While it's unclear that a self-pardon would be valid — it has never happened before, and it collides with the bedrock principle that no man can serve as judge in his own case — the move would guarantee that things would be messy. The first step for any prosecutor would be overcoming the former president's contention that he is invulnerable to federal prosecution.

And that issue, says Norman Eisen, a former counsel to House Democrats in Trump's impeachment who is now a fellow at the Brookings Institution, "would end up in the Supreme Court pretty quickly."

That would be the Supreme Court in which Trump just installed a 6-3 conservative majority.

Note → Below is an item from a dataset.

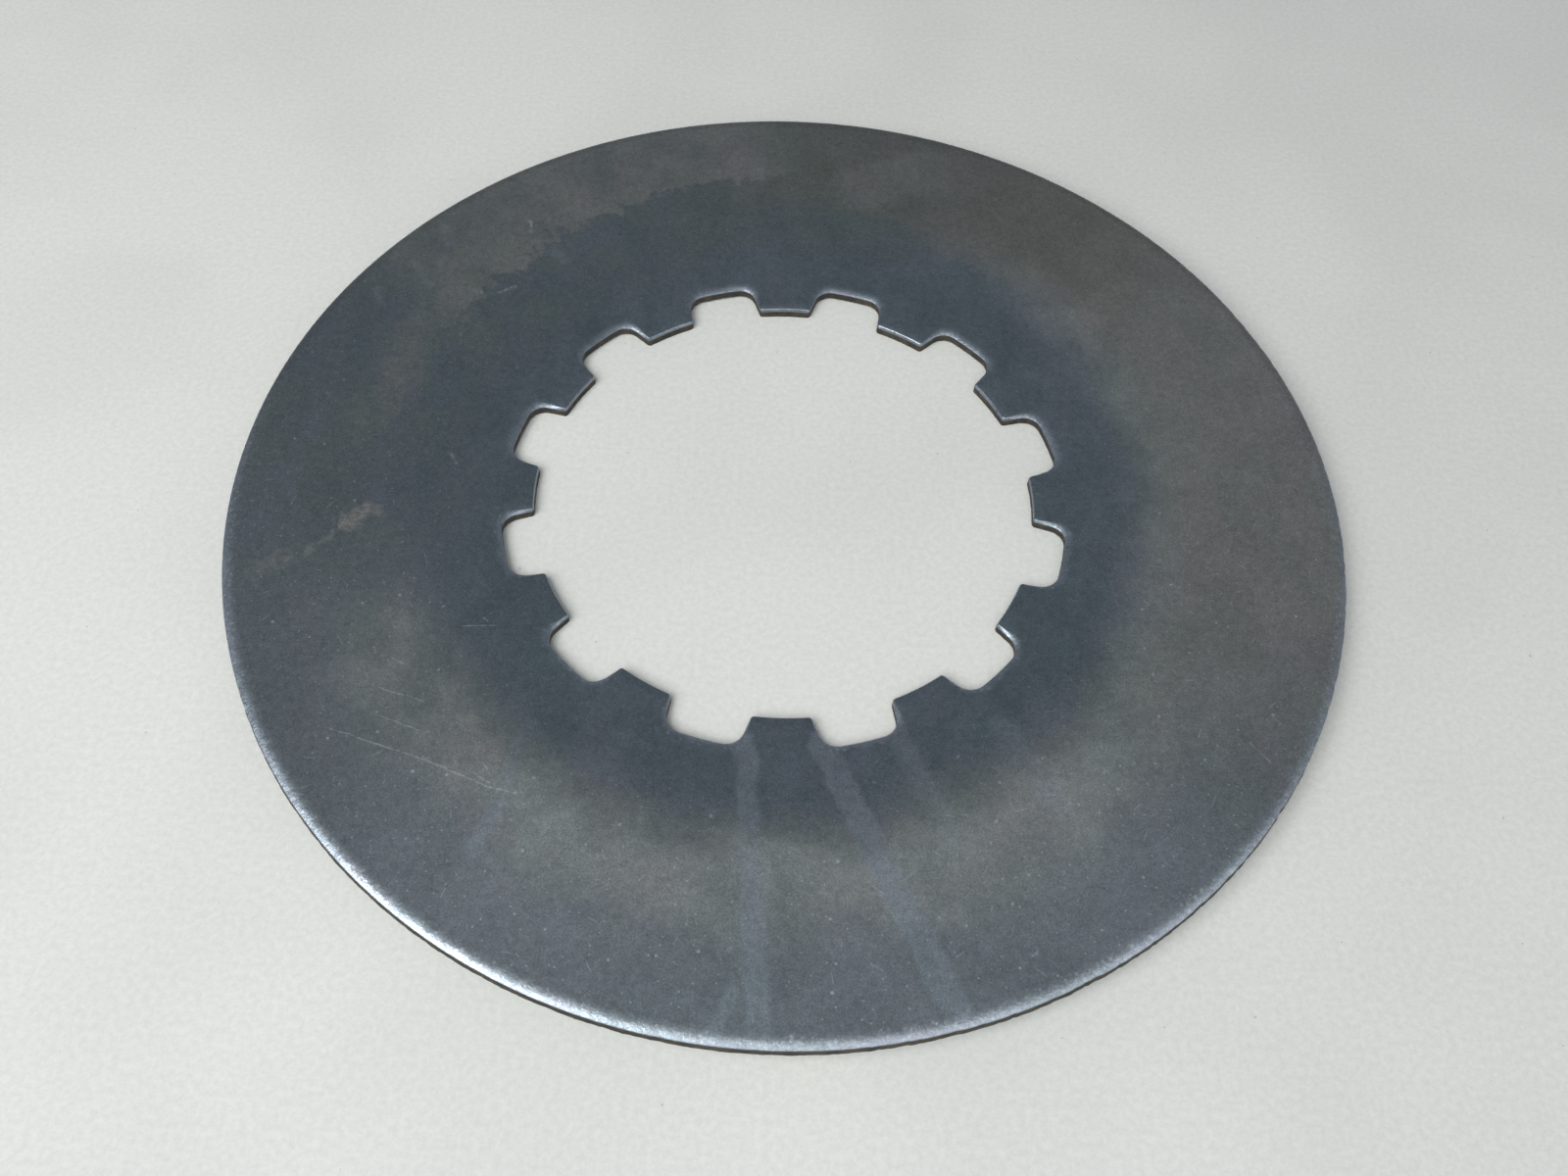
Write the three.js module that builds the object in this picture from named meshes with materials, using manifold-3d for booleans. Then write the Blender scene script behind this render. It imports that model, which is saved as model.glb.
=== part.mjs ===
// Coned spline disc: a single piece of sheet steel, blanked to a ring and pressed to a shallow cone.
// The hole in the middle has twelve notches, which a splined hub fills, and twelve broad teeth between them.
// Units are millimetres. Z is the disc's axis, and the hollow side of the cone faces up. The origin is on the
// axis in the plane that the tips of the teeth stand on, so the teeth are the disc's lowest part.

import * as THREE from "three";
import { mergeVertices } from "three/addons/utils/BufferGeometryUtils.js";
import Module from "manifold-3d";

// Driving dimensions of the plate.
const RIM_RADIUS = 75;
const SHEET = 1.6;
const CONE_RISE = 2.9; // from the tips of the teeth to the rim

// Driving dimensions of the hole.
const NOTCHES = 12;
const TIP_RADIUS = 34.4;
const ROOT_RADIUS = 38.85;
const NOTCH_HALF_WIDTH = 5.0; // at the middle of a flank
const FLANK_ANGLE = THREE.MathUtils.degToRad(5.3); // each flank leans this much away from the notch's centre line
const ROOT_FILLET = 2.4;
const TOOTH_CORNER = 0.5;

// The punch pulls the upper edge of the rim down into a soft roll.
const ROLL_WIDTH = 1.3;
const ROLL_DROP = 0.4;

// Fineness of the faceted shape.
const RIM_STEPS = 180;
const ROLL_STEPS = 3;
const TIP_STEPS = 4;
const ROOT_STEPS = 3;
const FILLET_STEPS = 4;
const CORNER_STEPS = 2;

const BLANK_HOLE_RADIUS = TIP_RADIUS - 3; // the plain hole that the toothed hole is then cut from
const NOTCH_PITCH = (2 * Math.PI) / NOTCHES;

const { Manifold, Mesh: SolidMesh } = await loadSolids();

async function loadSolids() {
  const wasm = await Module();
  wasm.setup();
  return wasm;
}

// Height of the plate's underside at a radius.
function underside(radius) {
  return (CONE_RISE * (radius - TIP_RADIUS)) / (RIM_RADIUS - TIP_RADIUS);
}

// Points on an arc about a centre, both ends included.
function arc(centre, radius, from, to, steps) {
  const points = [];
  for (let i = 0; i <= steps; i++) {
    const angle = from + ((to - from) * i) / steps;
    points.push(new THREE.Vector2(centre.x + radius * Math.cos(angle), centre.y + radius * Math.sin(angle)));
  }
  return points;
}

// The closed section of the plate, as radius and height: a sloping strip whose upper outer edge is rolled.
function plateSection() {
  const points = [new THREE.Vector2(BLANK_HOLE_RADIUS, underside(BLANK_HOLE_RADIUS))];
  points.push(new THREE.Vector2(RIM_RADIUS, underside(RIM_RADIUS)));
  for (let i = 0; i <= ROLL_STEPS; i++) {
    const turn = (Math.PI / 2) * (i / ROLL_STEPS);
    const radius = RIM_RADIUS - ROLL_WIDTH * (1 - Math.cos(turn));
    points.push(new THREE.Vector2(radius, underside(radius) + SHEET - ROLL_DROP * (1 - Math.sin(turn))));
  }
  points.push(new THREE.Vector2(BLANK_HOLE_RADIUS, underside(BLANK_HOLE_RADIUS) + SHEET));
  points.push(points[0].clone());
  return points;
}

// Centres of the two arcs at the ends of a notch's left flank, for a notch that opens towards the origin
// along +X. The flank is the line whose distance from the origin is flankDistance along flankNormal.
function flankArcs() {
  const flankNormal = new THREE.Vector2(Math.sin(FLANK_ANGLE), Math.cos(FLANK_ANGLE));
  const flankRun = new THREE.Vector2(Math.cos(FLANK_ANGLE), -Math.sin(FLANK_ANGLE));
  const middle = new THREE.Vector2((TIP_RADIUS + ROOT_RADIUS) / 2, NOTCH_HALF_WIDTH);
  const flankDistance = flankNormal.dot(middle);
  const centreAt = (distance, radius) => {
    const along = Math.sqrt(radius * radius - distance * distance);
    return flankNormal.clone().multiplyScalar(distance).addScaledVector(flankRun, along);
  };
  return {
    fillet: centreAt(flankDistance - ROOT_FILLET, ROOT_RADIUS - ROOT_FILLET),
    corner: centreAt(flankDistance + TOOTH_CORNER, TIP_RADIUS + TOOTH_CORNER),
    normalAngle: flankNormal.angle(),
  };
}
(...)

Eisen's advice: "Let the states go first. Their investigations are already underway." And a federal pardon doesn't cover prosecution by state or local prosecutors.

Biden might be able to avoid the divisive decision about prosecution entirely by letting, say, New York go first. In any case, Trump appears to be in greater danger there than from federal prosecutors.

The Manhattan district attorney is investigating his family real estate firm, the Trump Organization, on allegations of bank and insurance fraud. And the state's attorney general is investigating whether he claimed improperly inflated deductions on state tax returns.

Trump faces potential civil legal problems as well. He owes millions of dollars to banks that have held back from suing him while he was in the White House.

The cost of his still unsettled federal tax audit could exceed $100 million. Tax cases are pursued, at least initially, in civil courts, not criminal cases; a pardon won't relieve him of his obligations to the Internal Revenue Service.

Congressional committees will remain free to investigate him as well.

In short, Trump's retirement is unlikely to be overly comfortable even if he doesn't face a federal indictment.

So go ahead, Mr. President, and pardon yourself. Secure your place in history as one of only two presidents who felt they needed pardons because of the potential criminal charges they faced. Sooner or later, we'll probably see you in court all the same.